# [INFORMATION SHOWN]
********************
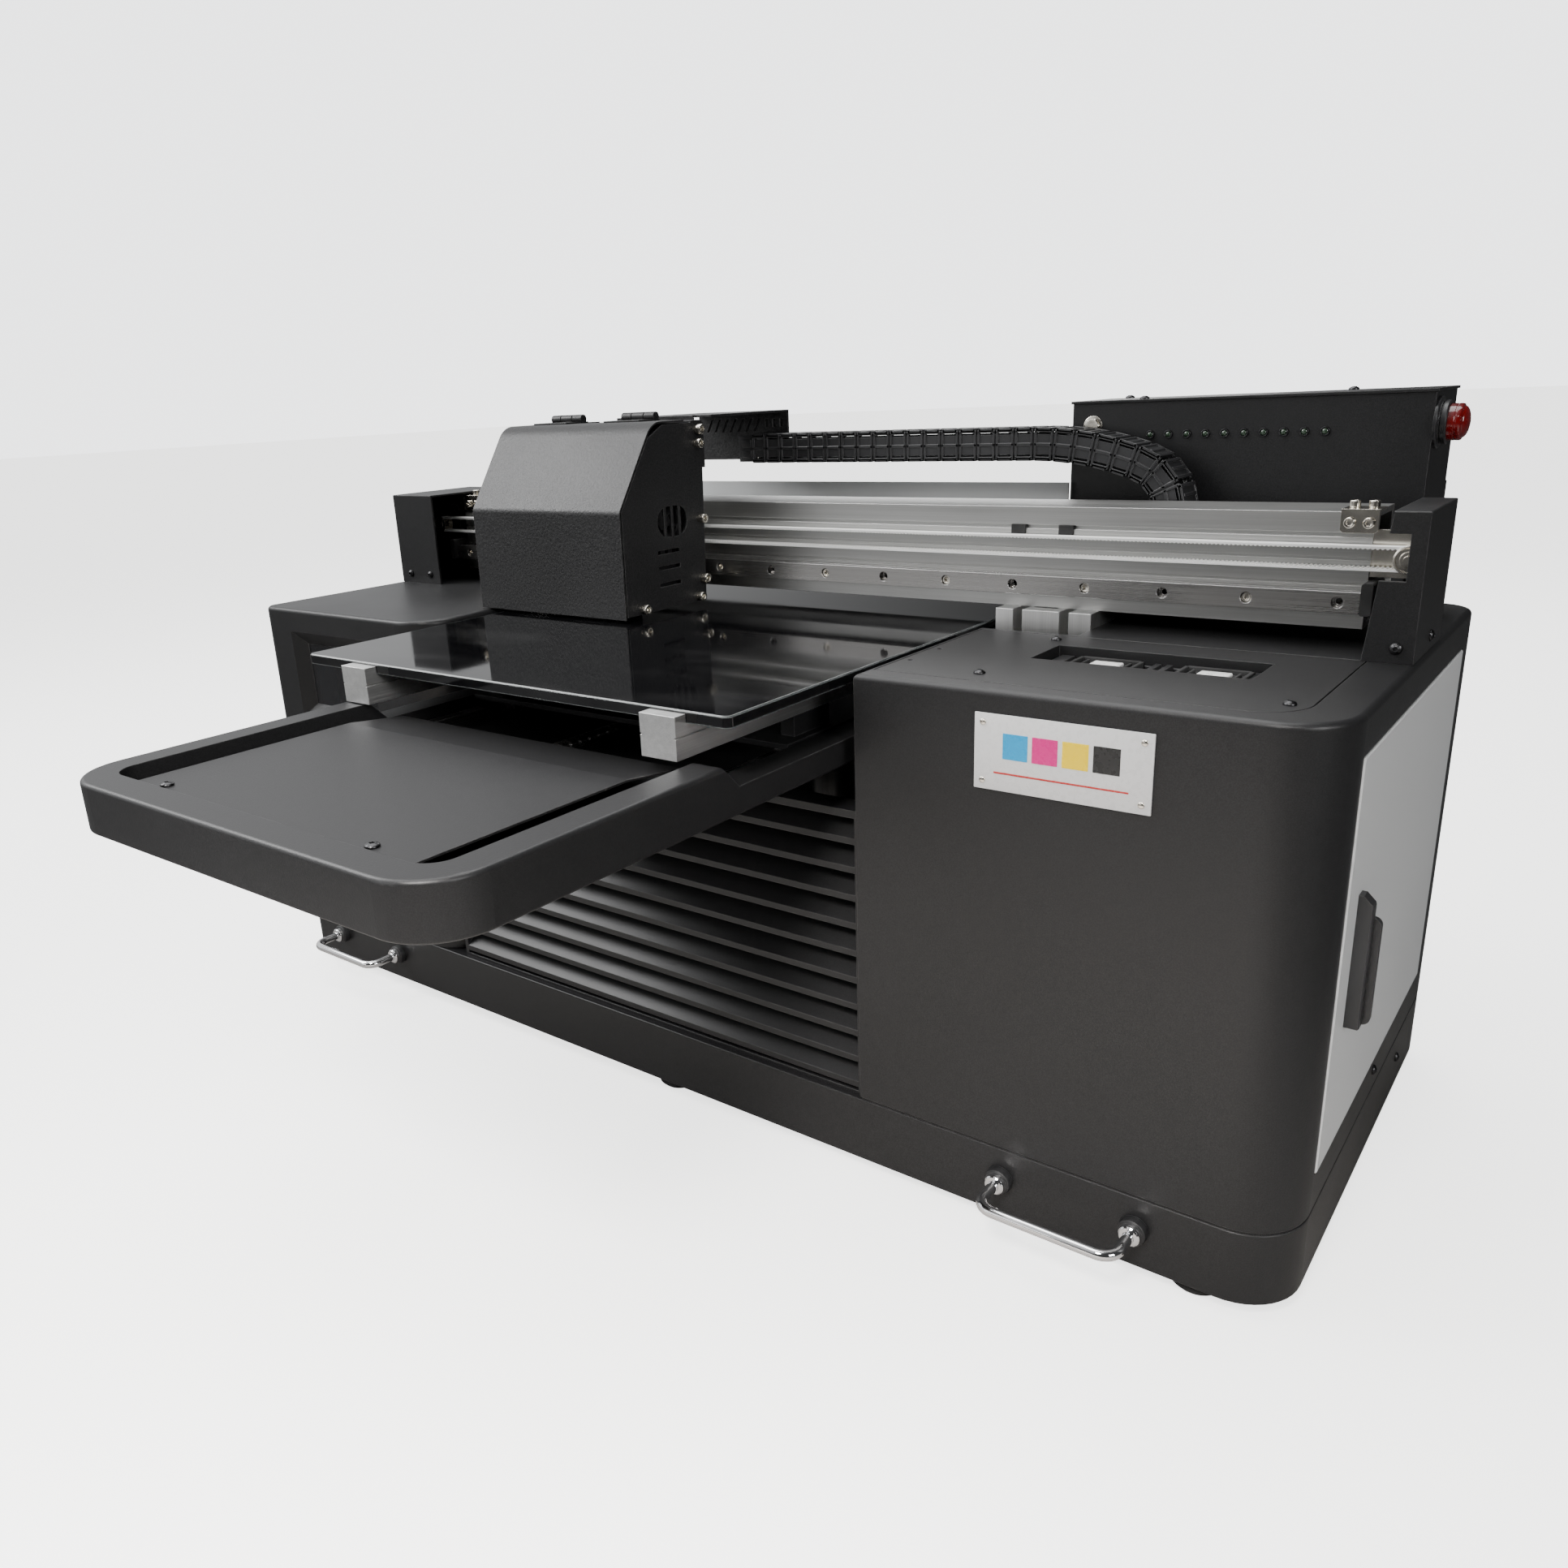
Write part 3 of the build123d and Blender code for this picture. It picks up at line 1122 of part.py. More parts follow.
def make_carriage_plate():
    """Back plate, bottom plate with two head openings, and the belt clamp."""
    plate = block(CARR_X0 + 6, CARR_X1 - 6, PLATE_Y0, PLATE_Y1, 412, 550)
    plate += block(CARR_X0 + 6, CARR_X1 - 6, 60, PLATE_Y0 + 1, 412, 416)
    for x in head_centres():
        plate -= block(x - 20, x + 20, HEAD_Y - 27, HEAD_Y + 27, 412, 416)
    lower = BELT_Z - BELT_R - BELT_T
    clamp = block(CARR_MID - 14, CARR_MID + 14, PLATE_Y1, BELT_Y1 - 1, lower - 4, lower + BELT_T + 4)
    return plate + clamp - block(CARR_MID - 15, CARR_MID + 15, BELT_Y0 - 0.3, BELT_Y1, lower - 0.2,
                                 lower + BELT_T + 0.2)


def make_print_heads():
    heads = []
    for x in head_centres():
        head = block(x - 19.5, x + 19.5, HEAD_Y - 26.5, HEAD_Y + 26.5, HEAD_Z0, 416)
        heads.append(head + block(x - 23, x + 23, HEAD_Y - 29, HEAD_Y + 29, 416, 450))
    return heads


LAMP_XS = (-258, -100)
LAMP_TOP = 456
FAN_HALF = 20


def make_lamp_fan(x):
    """Square fan behind the grille of a side plate, with its hub and blades in one piece."""
    z0 = LAMP_TOP + 4
    mid = z0 + FAN_HALF
    fan = block(x - 6, x + 6, FAN_Y - FAN_HALF, FAN_Y + FAN_HALF, z0, z0 + 2 * FAN_HALF)
    fan -= rod_x(FAN_Y, mid, x - 6, x + 6, FAN_HALF - 1.5)
    fan += rod_x(FAN_Y, mid, x - 5, x + 5, 8)
    for k in range(7):
        blade = block(-4, 4, -1, 1, 7, FAN_HALF - 1)
        fan += Pos(x, FAN_Y, mid) * Rot(360 / 7 * k, 0, 0) * Rot(0, 0, 35) * blade
    return fan


def make_uv_lamps():
    """Finned lamp at each side of the carriage, and its fan."""
    lamps = []
    for x in LAMP_XS:
        lamp = block(x - 9, x + 9, 62, 152, 416, LAMP_TOP)
        for i in range(8):
            y = 68 + 10 * i
            lamp -= block(x - 9, x + 9, y, y + 5, 440, LAMP_TOP)
        lamps += [lamp, make_lamp_fan(x)]
    return lamps


def make_x_guide_blocks():
    y1 = BEAM_Y0 - 3
    top = RAIL_Z0 + RAIL_H
    blocks = []
    for x in (CARR_MID - 31, CARR_MID + 31):
        body = block(x - 28, x + 28, PLATE_Y1, y1, RAIL_Z0 - 9, top + 9)
        blocks.append(body - block(x - 28, x + 28, RAIL_Y0 - RUN, y1, RAIL_Z0 - RUN, top + RUN))
    return blocks


ARM_X0 = -189
ARM_X1 = -76
ARM_Y1 = 298.5
ARM_TOP = 570


def make_chain_arm():
    """Folded bracket from the back plate over the beam, with slanted slits pressed in its rear wall."""
    arm = block(ARM_X0, CARR_X1 - 10, PLATE_Y1, PLATE_Y1 + SHEET, 530, ARM_TOP)
    arm += block(ARM_X0, ARM_X1, SIDE_REAR + 2, ARM_Y1, ARM_TOP - SHEET, ARM_TOP)
    arm += block(ARM_X0, CARR_X1 - 10, PLATE_Y1, SIDE_REAR + 3, ARM_TOP - SHEET, ARM_TOP)
    wall = block(ARM_X0, ARM_X1, ARM_Y1 - SHEET, ARM_Y1, 523, ARM_TOP)
    depth = 1.2
    front = ARM_Y1 - SHEET
    for i in range(7):
        x = ARM_X0 + 10 + 10 * i
        slit = [(x, 550), (x + 3, 550), (x + 10, 563), (x + 7, 563)]
        wall -= xz_prism(slit, front, front + depth)
    for i in range(3):
        x = ARM_X1 - 8 - 9 * i
        wall -= block(x - 2, x + 2, front, front + depth, 554, 562)
    return arm + wall


# ---- write the nodes ----------------------------------------------------------------------------
save("base_plinth", make_plinth())
save("rubber_feet", *make_feet())
save("right_cabinet_shell", make_right_cabinet())
save("left_cabinet_shell", make_left_cabinet())
save("ink_window", make_window())
save("ink_bottles", *make_ink_bottles())
save("capping_bay_panel", make_bay_panel())
save("capping_station", *make_capping_station())
save("louvre_panel", make_louvre_panel())
save("rear_panel", make_rear_panel())
save("right_door", make_door())
save("left_door", mirrored(make_door()), mirrored(make_door_handle()))
save("right_door_handle", make_door_handle())
save("front_handles", *make_front_handles())
save("handle_bosses", *make_handle_bosses())
save("nameplate", make_nameplate())
save("power_inlet", make_power_inlet())
save("panel_screws", *panel_screws())
save("bright_screws", *bright_screws(), *make_rail_screws())

save("gantry_beam", make_beam())
save("beam_posts", *make_posts())
save("x_rail", make_x_rail())
save("beam_brackets", *make_beam_brackets())
save("left_end_cover", make_left_end_cover())
save("right_end_cover", make_right_end_cover())
save("x_motor", make_x_motor())
save("x_drive_pulley", pulley(DRIVE_X))
save("x_idler_pulley", pulley(IDLER_X))
save("x_belt", make_x_belt())
save("rail_stops", *make_rail_stops())
save("chain_trough", make_chain_trough())
save("drag_chain", *make_drag_chain())

save("electronics_box", make_electronics_box())
save("electronics_lid", make_electronics_lid())
save("indicator_lights", *make_indicators())
save("button_collar", make_button_collar())
save("button_cap", make_button_cap())
save("control_board", make_control_board())

save("bed_frame", make_bed_frame())
save("bed_cover_plate", make_cover_plate())
save("cover_screws", *make_cover_screws())
save("y_rails", *make_y_rails())
save("y_guide_blocks", *make_y_guide_blocks())
save("table_saddle", make_table_saddle())
save("table_bars", *make_table_bars())
save("table_glass", make_table_glass())
save("y_ball_screw", make_y_ball_screw())
save("y_motor", make_y_motor())
save("lift_motor", make_lift_motor())
save("lift_screw", make_lift_screw())
save("lift_guide_rods", *make_guide_rods())

save("carriage_shell", make_carriage_shell())
save("carriage_bolts", *make_carriage_bolts())
save("carriage_cover", make_carriage_cover())
save("cover_hinges", *make_cover_hinges())
save("carriage_plate", make_carriage_plate())
save("print_heads", *make_print_heads())
save("uv_lamps", *make_uv_lamps())
save("x_guide_blocks", *make_x_guide_blocks())
save("chain_arm", make_chain_arm())
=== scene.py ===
import json
import math

import bmesh
import bpy
import numpy as np
from mathutils import Matrix, Vector


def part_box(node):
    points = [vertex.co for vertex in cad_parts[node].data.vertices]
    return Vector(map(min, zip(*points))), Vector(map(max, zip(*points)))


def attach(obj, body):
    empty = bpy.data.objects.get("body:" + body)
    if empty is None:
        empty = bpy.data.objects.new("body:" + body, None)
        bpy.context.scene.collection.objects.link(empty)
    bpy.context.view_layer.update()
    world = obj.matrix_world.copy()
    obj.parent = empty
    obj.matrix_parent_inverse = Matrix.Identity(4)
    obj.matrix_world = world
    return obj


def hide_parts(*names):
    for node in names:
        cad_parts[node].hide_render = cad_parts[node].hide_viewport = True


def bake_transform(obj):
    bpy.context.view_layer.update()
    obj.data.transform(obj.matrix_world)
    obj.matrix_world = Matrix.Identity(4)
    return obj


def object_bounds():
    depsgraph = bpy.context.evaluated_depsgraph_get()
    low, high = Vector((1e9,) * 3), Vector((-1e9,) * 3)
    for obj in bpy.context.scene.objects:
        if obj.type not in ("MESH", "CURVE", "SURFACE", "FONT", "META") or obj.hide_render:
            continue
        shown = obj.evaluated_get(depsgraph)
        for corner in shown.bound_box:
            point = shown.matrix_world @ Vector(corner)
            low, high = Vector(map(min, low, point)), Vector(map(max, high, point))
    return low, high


# Looks of the flatbed UV printer around its CAD frame.  Metres, +X along the gantry, +Y to the rear.

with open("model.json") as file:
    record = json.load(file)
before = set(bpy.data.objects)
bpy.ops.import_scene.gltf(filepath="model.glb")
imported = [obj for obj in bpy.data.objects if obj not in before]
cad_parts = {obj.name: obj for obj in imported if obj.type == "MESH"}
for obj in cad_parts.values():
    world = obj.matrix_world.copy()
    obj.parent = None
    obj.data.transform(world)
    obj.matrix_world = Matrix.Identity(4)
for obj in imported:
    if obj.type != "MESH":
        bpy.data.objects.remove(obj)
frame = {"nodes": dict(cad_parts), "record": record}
CAD_LOW, CAD_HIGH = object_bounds()
NODES = frame["nodes"]
SLOT_OF = {part["node"]: part["material_slot"] for part in frame["record"]["subparts"]}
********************
# [WORK TO COMPLETE]
Exactly repeat the lines running from the top of the listing to the line bearing "FAN_HALF = 20", both of those lines included, and only them.

# [RESPONSE]
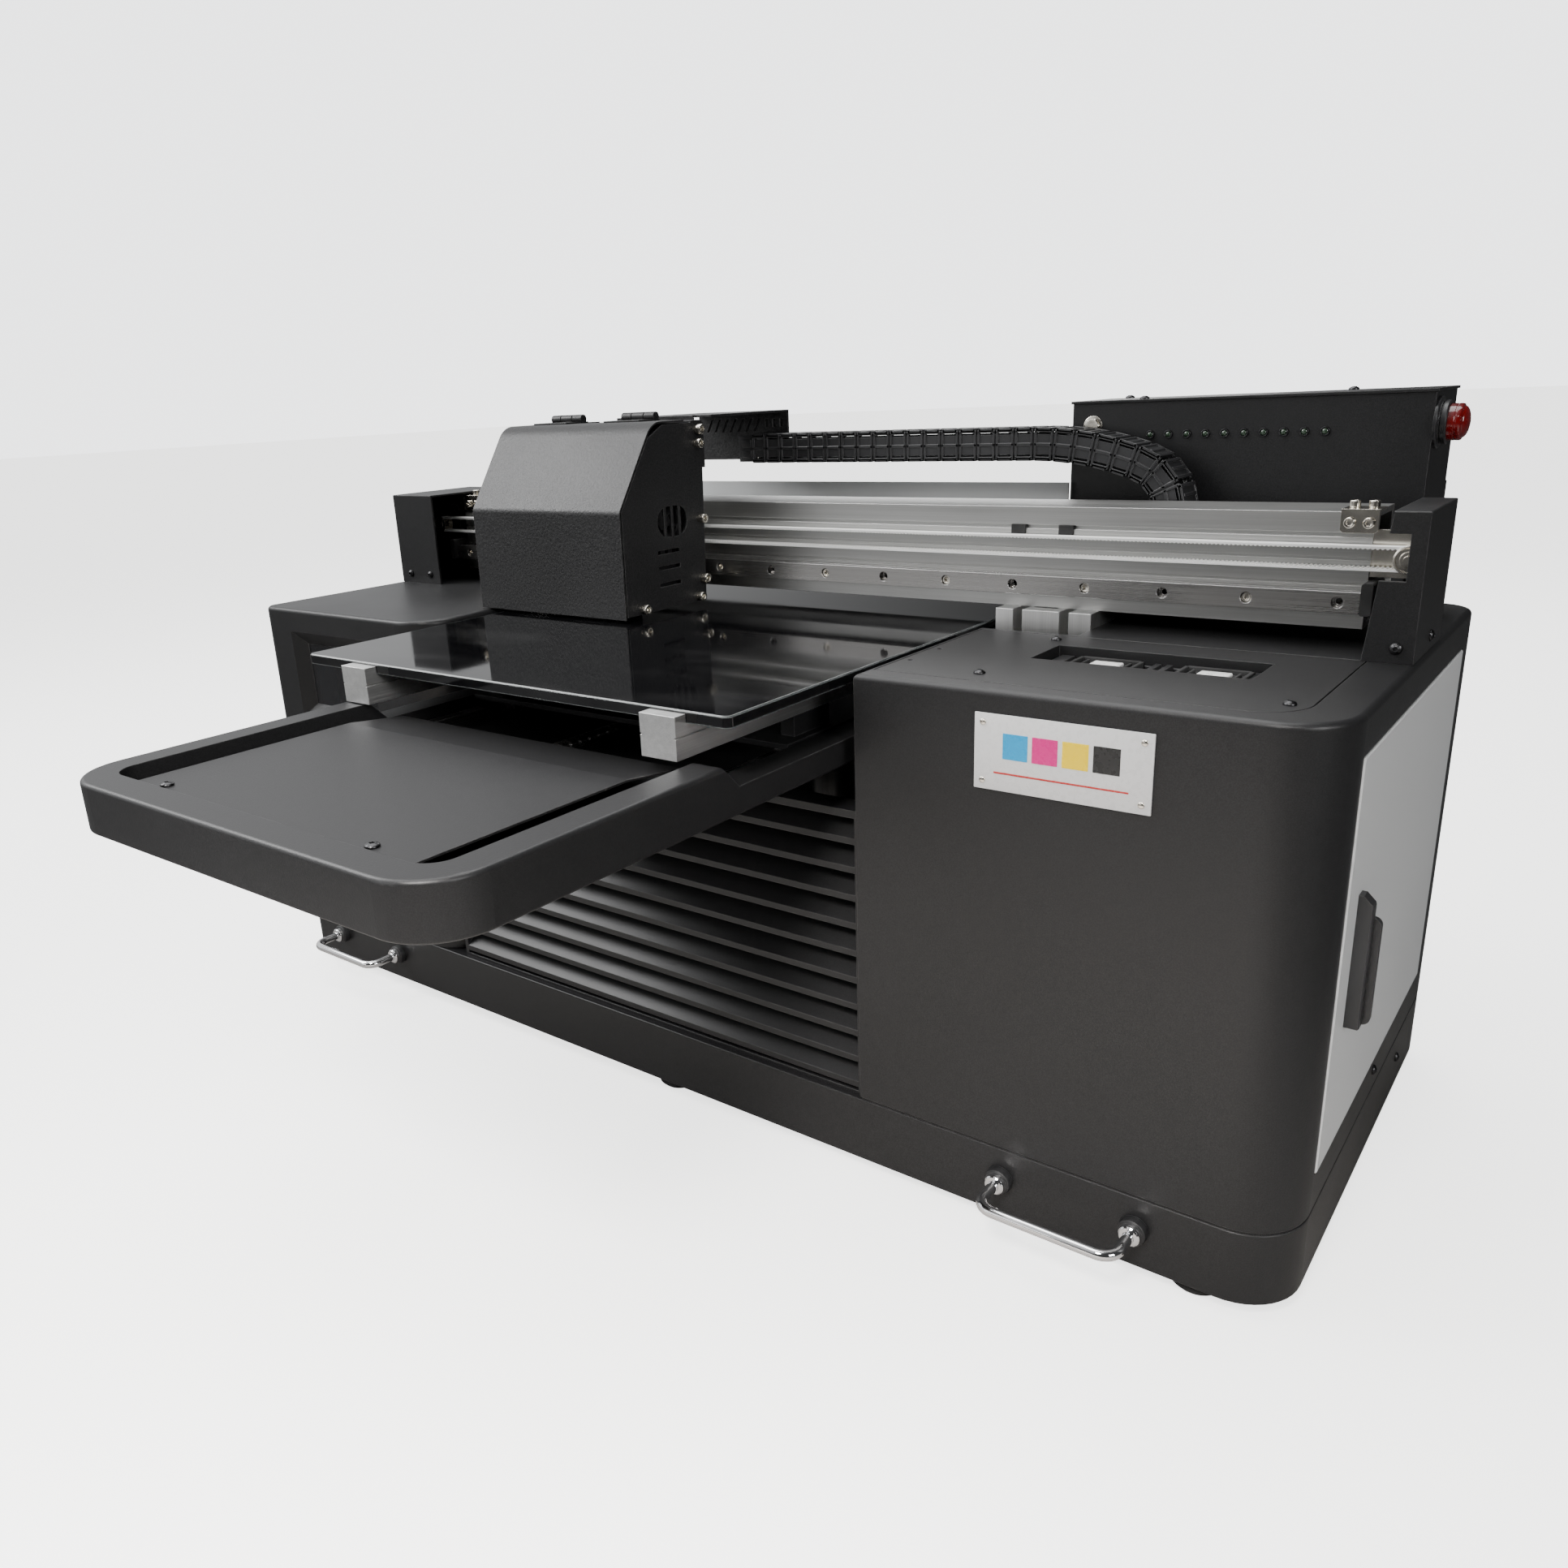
Write part 3 of the build123d and Blender code for this picture. It picks up at line 1122 of part.py. More parts follow.
def make_carriage_plate():
    """Back plate, bottom plate with two head openings, and the belt clamp."""
    plate = block(CARR_X0 + 6, CARR_X1 - 6, PLATE_Y0, PLATE_Y1, 412, 550)
    plate += block(CARR_X0 + 6, CARR_X1 - 6, 60, PLATE_Y0 + 1, 412, 416)
    for x in head_centres():
        plate -= block(x - 20, x + 20, HEAD_Y - 27, HEAD_Y + 27, 412, 416)
    lower = BELT_Z - BELT_R - BELT_T
    clamp = block(CARR_MID - 14, CARR_MID + 14, PLATE_Y1, BELT_Y1 - 1, lower - 4, lower + BELT_T + 4)
    return plate + clamp - block(CARR_MID - 15, CARR_MID + 15, BELT_Y0 - 0.3, BELT_Y1, lower - 0.2,
                                 lower + BELT_T + 0.2)


def make_print_heads():
    heads = []
    for x in head_centres():
        head = block(x - 19.5, x + 19.5, HEAD_Y - 26.5, HEAD_Y + 26.5, HEAD_Z0, 416)
        heads.append(head + block(x - 23, x + 23, HEAD_Y - 29, HEAD_Y + 29, 416, 450))
    return heads


LAMP_XS = (-258, -100)
LAMP_TOP = 456
FAN_HALF = 20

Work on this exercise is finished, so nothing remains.